### RECORD EXTRACTS
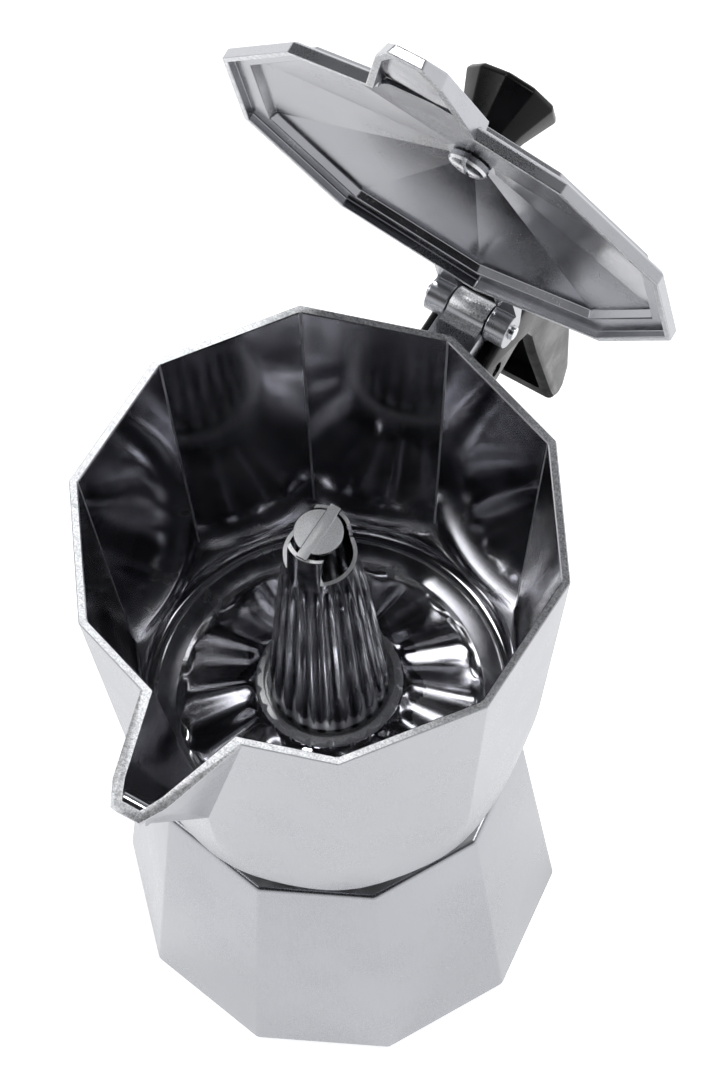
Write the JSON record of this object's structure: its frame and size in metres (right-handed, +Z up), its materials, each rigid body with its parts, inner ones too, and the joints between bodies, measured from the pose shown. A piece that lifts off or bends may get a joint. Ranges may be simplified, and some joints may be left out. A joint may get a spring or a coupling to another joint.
{
  "type": "moka pot",
  "caption": "Faceted stove-top coffee pot with boiler, funnel, filter and gasket, screwed collector with V spout, hinged lid, black knob and handle, and safety valve.",
  "frame": {"origin": "centre of the boiler's flat underside, on the pot's upright axis", "axes": "+Z up along the boiler, column and collector; +X towards the handle and the lid hinge; the spout points to -X"},
  "size_m": [0.1674, 0.105, 0.3082],
  "materials": {
    "cast_aluminium": "bright satin",
    "polished_aluminium": "polished",
    "bakelite": "semi-gloss moulded",
    "rubber": "matt",
    "brass": "turned",
    "steel": "bright"
  },
  "bodies": {
    "boiler_body": {"boiler": "cast_aluminium", "valve_body": "brass", "valve_spring": "steel", "valve_retainer": "brass"},
    "valve_stem": {"valve_poppet": "brass"},
    "funnel_body": {"funnel_cup": "cast_aluminium", "funnel_tube": "cast_aluminium", "funnel_sieve": "cast_aluminium"},
    "seal_body": {"gasket": "rubber", "filter_plate": "cast_aluminium"},
    "collector_body": {"collector": "cast_aluminium", "column": "polished_aluminium", "column_collar": "polished_aluminium", "column_cap": "polished_aluminium", "hinge_pin": "steel", "handle": "bakelite", "handle_pin": "steel"},
    "lid_body": {"lid": "cast_aluminium", "knob": "bakelite", "knob_screw": "steel"}
  },
  "joints": [
    {"name": "chamber_lift", "type": "slide", "parent": "boiler_body", "child": "seal_body", "axis": [0, 0, 1], "range_m": [0, 0.15]},
    {"name": "unscrew", "type": "hinge", "parent": "seal_body", "child": "collector_body", "pos_m": [0, 0, 0.0823], "axis": [0, 0, 1], "range_deg": [0, 900]},
    {"name": "lid_hinge", "type": "hinge", "parent": "collector_body", "child": "lid_body", "pos_m": [0.063, 0, 0.1685], "axis": [0, 1, 0], "range_deg": [-80, 25]},
    {"name": "funnel_lift", "type": "slide", "parent": "boiler_body", "child": "funnel_body", "axis": [0, 0, 1], "range_m": [0, 0.075]},
    {"name": "valve_pop", "type": "slide", "parent": "boiler_body", "child": "valve_stem", "axis": [0.4637, 0.8814, 0.0904], "range_m": [0, 0.0012], "stiffness_N_per_m": 1500, "springref_m": -0.001}
  ],
  "couplings": [
    {"joint": "funnel_lift", "follows": "chamber_lift", "ratio": 0.5}
  ]
}
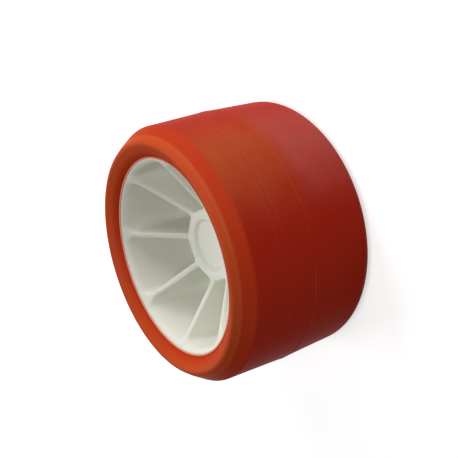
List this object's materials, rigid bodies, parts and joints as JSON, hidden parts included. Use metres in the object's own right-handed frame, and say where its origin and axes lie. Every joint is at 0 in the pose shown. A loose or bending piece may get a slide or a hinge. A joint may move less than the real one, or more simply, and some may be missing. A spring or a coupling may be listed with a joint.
{
  "type": "dual-material roller",
  "caption": "Wide roller with an orange-red elastomer tread moulded round a white ribbed plastic hub, with a blind axle bore open to the rear.",
  "frame": {"origin": "on the axis of the roller, halfway between the two ends of the tread", "axes": "+Z along the axle towards the open, dished side of the hub; the middles of the pockets lie on X, on Y and on the diagonals between them"},
  "size_m": [0.1203, 0.1202, 0.0724],
  "materials": {
    "tread": "satin",
    "hub": "satin"
  },
  "bodies": {
    "root": {"tread": "tread", "hub": "hub"}
  },
  "joints": []
}
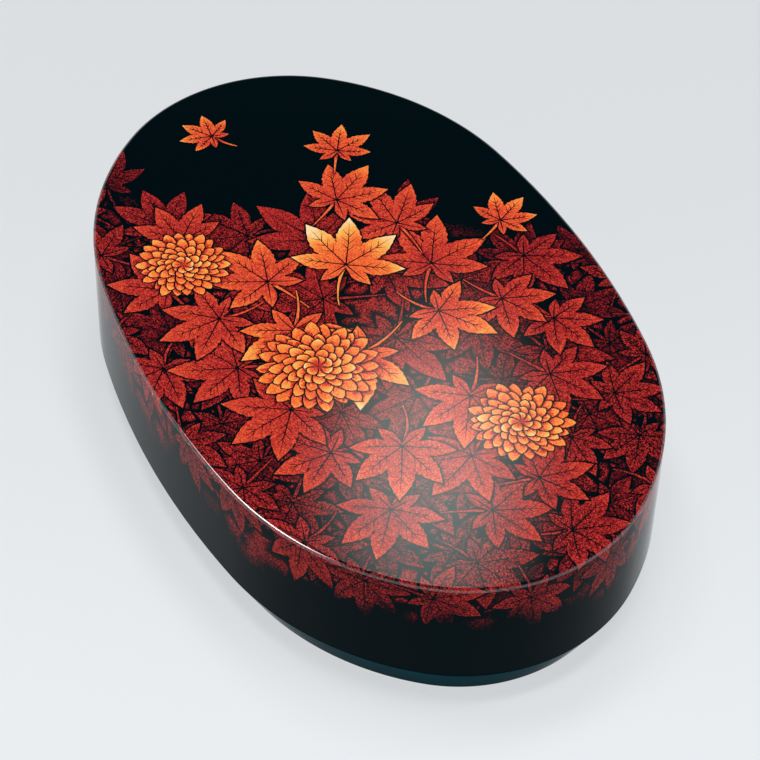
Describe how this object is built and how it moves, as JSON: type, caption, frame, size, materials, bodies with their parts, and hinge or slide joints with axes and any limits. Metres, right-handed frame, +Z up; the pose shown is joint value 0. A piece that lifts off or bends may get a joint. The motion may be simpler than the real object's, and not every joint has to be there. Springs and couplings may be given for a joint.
{
  "type": "tea ceremony box",
  "caption": "Oval black lacquer box with a deep lift-off cover over a low bevelled base and a hanging inner tray.",
  "frame": {"origin": "middle of the box's footprint, on the plane that the foot ring stands on", "axes": "+Z up, out through the cover; +X along the box's long axis; +Y along its short axis. The box is the same at both ends and both sides."},
  "size_m": [0.288, 0.182, 0.0655],
  "materials": {
    "black_lacquer": "polished black lacquer over a cloth and clay ground",
    "vermilion_lacquer": "smooth vermilion lacquer, satin",
    "tray_lacquer": "smooth vermilion lacquer, satin",
    "peg_wood": "split bamboo, unfinished"
  },
  "bodies": {
    "base": {"foot_ring": "black_lacquer", "plinth_ring": "vermilion_lacquer", "bottom_board": "vermilion_lacquer", "base_pegs": "peg_wood", "body_hoop": "vermilion_lacquer", "base_cove": "vermilion_lacquer", "base_coat": "black_lacquer"},
    "cover": {"lid_top_board": "vermilion_lacquer", "lid_hoop": "vermilion_lacquer", "lid_pegs": "peg_wood", "lid_cove": "vermilion_lacquer", "lid_coat": "black_lacquer"},
    "tray": {"tray_floor": "tray_lacquer", "tray_hoop": "tray_lacquer", "tray_pegs": "peg_wood", "tray_cove": "tray_lacquer", "tray_lip": "tray_lacquer"}
  },
  "joints": [
    {"name": "lid_lift", "type": "slide", "parent": "base", "child": "cover", "axis": [0, 0, 1], "range_m": [0, 0.1]},
    {"name": "tray_lift", "type": "slide", "parent": "base", "child": "tray", "axis": [0, 0, 1], "range_m": [0, 0.045]}
  ],
  "couplings": [
    {"joint": "tray_lift", "follows": "lid_lift", "ratio": 0.45}
  ]
}
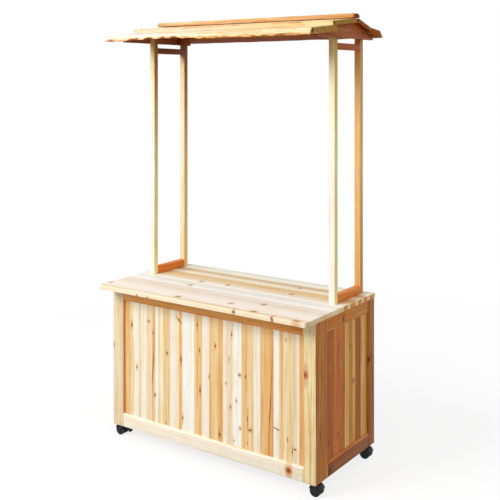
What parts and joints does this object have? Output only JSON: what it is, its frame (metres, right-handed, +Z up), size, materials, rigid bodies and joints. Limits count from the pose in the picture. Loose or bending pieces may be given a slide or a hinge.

### TASK DETAILS
Reproduce every line of the material above exactly.

### OUTPUT FOR THIS TASK
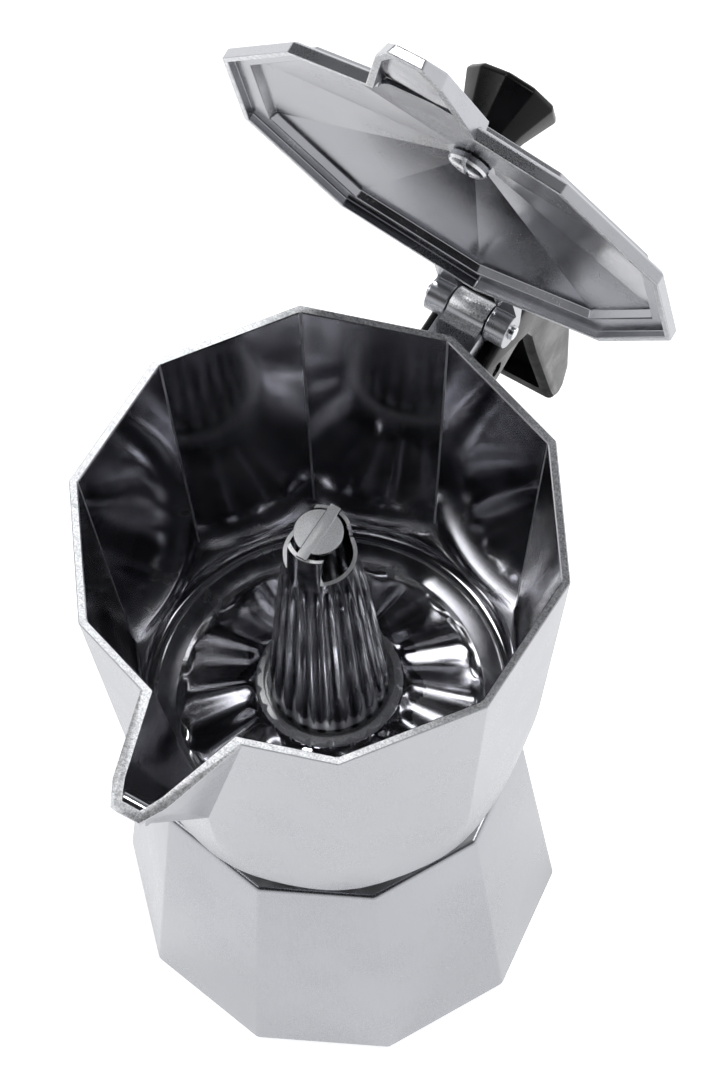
Write the JSON record of this object's structure: its frame and size in metres (right-handed, +Z up), its materials, each rigid body with its parts, inner ones too, and the joints between bodies, measured from the pose shown. A piece that lifts off or bends may get a joint. Ranges may be simplified, and some joints may be left out. A joint may get a spring or a coupling to another joint.
{
  "type": "moka pot",
  "caption": "Faceted stove-top coffee pot with boiler, funnel, filter and gasket, screwed collector with V spout, hinged lid, black knob and handle, and safety valve.",
  "frame": {"origin": "centre of the boiler's flat underside, on the pot's upright axis", "axes": "+Z up along the boiler, column and collector; +X towards the handle and the lid hinge; the spout points to -X"},
  "size_m": [0.1674, 0.105, 0.3082],
  "materials": {
    "cast_aluminium": "bright satin",
    "polished_aluminium": "polished",
    "bakelite": "semi-gloss moulded",
    "rubber": "matt",
    "brass": "turned",
    "steel": "bright"
  },
  "bodies": {
    "boiler_body": {"boiler": "cast_aluminium", "valve_body": "brass", "valve_spring": "steel", "valve_retainer": "brass"},
    "valve_stem": {"valve_poppet": "brass"},
    "funnel_body": {"funnel_cup": "cast_aluminium", "funnel_tube": "cast_aluminium", "funnel_sieve": "cast_aluminium"},
    "seal_body": {"gasket": "rubber", "filter_plate": "cast_aluminium"},
    "collector_body": {"collector": "cast_aluminium", "column": "polished_aluminium", "column_collar": "polished_aluminium", "column_cap": "polished_aluminium", "hinge_pin": "steel", "handle": "bakelite", "handle_pin": "steel"},
    "lid_body": {"lid": "cast_aluminium", "knob": "bakelite", "knob_screw": "steel"}
  },
  "joints": [
    {"name": "chamber_lift", "type": "slide", "parent": "boiler_body", "child": "seal_body", "axis": [0, 0, 1], "range_m": [0, 0.15]},
    {"name": "unscrew", "type": "hinge", "parent": "seal_body", "child": "collector_body", "pos_m": [0, 0, 0.0823], "axis": [0, 0, 1], "range_deg": [0, 900]},
    {"name": "lid_hinge", "type": "hinge", "parent": "collector_body", "child": "lid_body", "pos_m": [0.063, 0, 0.1685], "axis": [0, 1, 0], "range_deg": [-80, 25]},
    {"name": "funnel_lift", "type": "slide", "parent": "boiler_body", "child": "funnel_body", "axis": [0, 0, 1], "range_m": [0, 0.075]},
    {"name": "valve_pop", "type": "slide", "parent": "boiler_body", "child": "valve_stem", "axis": [0.4637, 0.8814, 0.0904], "range_m": [0, 0.0012], "stiffness_N_per_m": 1500, "springref_m": -0.001}
  ],
  "couplings": [
    {"joint": "funnel_lift", "follows": "chamber_lift", "ratio": 0.5}
  ]
}
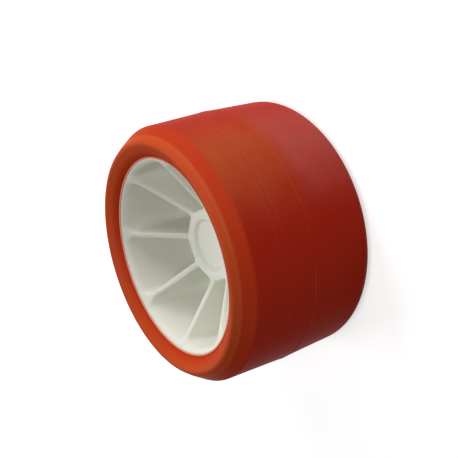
List this object's materials, rigid bodies, parts and joints as JSON, hidden parts included. Use metres in the object's own right-handed frame, and say where its origin and axes lie. Every joint is at 0 in the pose shown. A loose or bending piece may get a slide or a hinge. A joint may move less than the real one, or more simply, and some may be missing. A spring or a coupling may be listed with a joint.
{
  "type": "dual-material roller",
  "caption": "Wide roller with an orange-red elastomer tread moulded round a white ribbed plastic hub, with a blind axle bore open to the rear.",
  "frame": {"origin": "on the axis of the roller, halfway between the two ends of the tread", "axes": "+Z along the axle towards the open, dished side of the hub; the middles of the pockets lie on X, on Y and on the diagonals between them"},
  "size_m": [0.1203, 0.1202, 0.0724],
  "materials": {
    "tread": "satin",
    "hub": "satin"
  },
  "bodies": {
    "root": {"tread": "tread", "hub": "hub"}
  },
  "joints": []
}
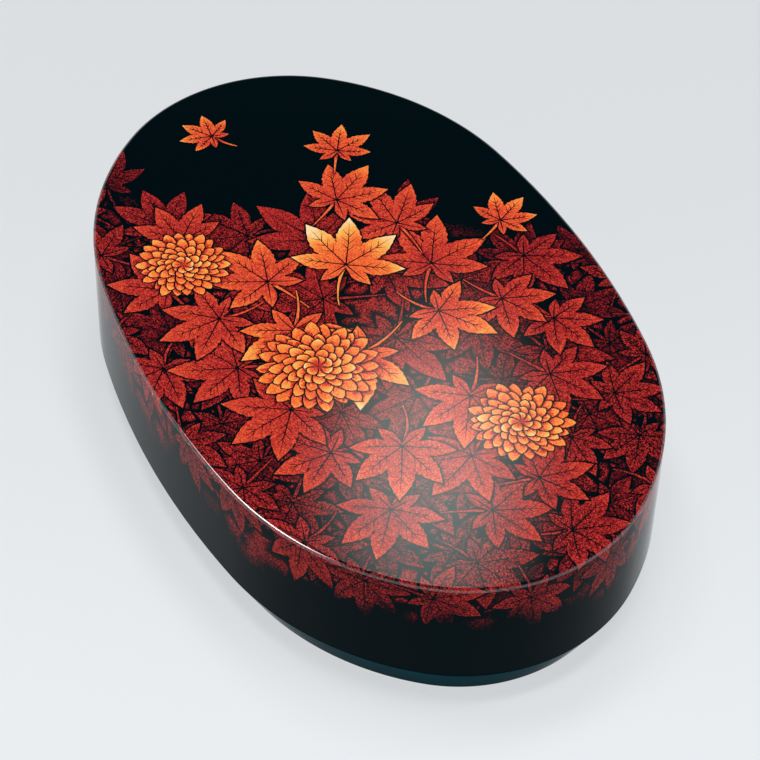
Describe how this object is built and how it moves, as JSON: type, caption, frame, size, materials, bodies with their parts, and hinge or slide joints with axes and any limits. Metres, right-handed frame, +Z up; the pose shown is joint value 0. A piece that lifts off or bends may get a joint. The motion may be simpler than the real object's, and not every joint has to be there. Springs and couplings may be given for a joint.
{
  "type": "tea ceremony box",
  "caption": "Oval black lacquer box with a deep lift-off cover over a low bevelled base and a hanging inner tray.",
  "frame": {"origin": "middle of the box's footprint, on the plane that the foot ring stands on", "axes": "+Z up, out through the cover; +X along the box's long axis; +Y along its short axis. The box is the same at both ends and both sides."},
  "size_m": [0.288, 0.182, 0.0655],
  "materials": {
    "black_lacquer": "polished black lacquer over a cloth and clay ground",
    "vermilion_lacquer": "smooth vermilion lacquer, satin",
    "tray_lacquer": "smooth vermilion lacquer, satin",
    "peg_wood": "split bamboo, unfinished"
  },
  "bodies": {
    "base": {"foot_ring": "black_lacquer", "plinth_ring": "vermilion_lacquer", "bottom_board": "vermilion_lacquer", "base_pegs": "peg_wood", "body_hoop": "vermilion_lacquer", "base_cove": "vermilion_lacquer", "base_coat": "black_lacquer"},
    "cover": {"lid_top_board": "vermilion_lacquer", "lid_hoop": "vermilion_lacquer", "lid_pegs": "peg_wood", "lid_cove": "vermilion_lacquer", "lid_coat": "black_lacquer"},
    "tray": {"tray_floor": "tray_lacquer", "tray_hoop": "tray_lacquer", "tray_pegs": "peg_wood", "tray_cove": "tray_lacquer", "tray_lip": "tray_lacquer"}
  },
  "joints": [
    {"name": "lid_lift", "type": "slide", "parent": "base", "child": "cover", "axis": [0, 0, 1], "range_m": [0, 0.1]},
    {"name": "tray_lift", "type": "slide", "parent": "base", "child": "tray", "axis": [0, 0, 1], "range_m": [0, 0.045]}
  ],
  "couplings": [
    {"joint": "tray_lift", "follows": "lid_lift", "ratio": 0.45}
  ]
}
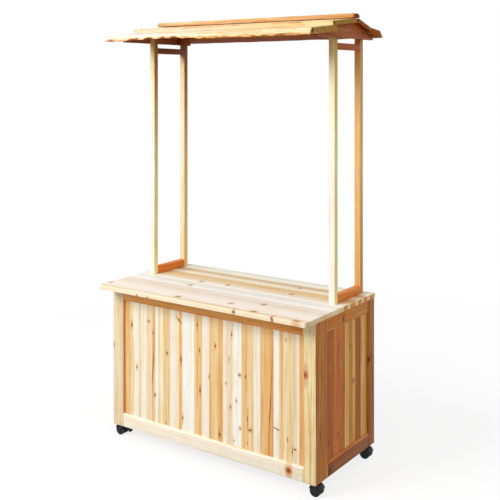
What parts and joints does this object have? Output only JSON: what it is, its frame (metres, right-handed, +Z up), size, materials, rigid bodies and joints. Limits count from the pose in the picture. Loose or bending pieces may be given a slide or a hinge.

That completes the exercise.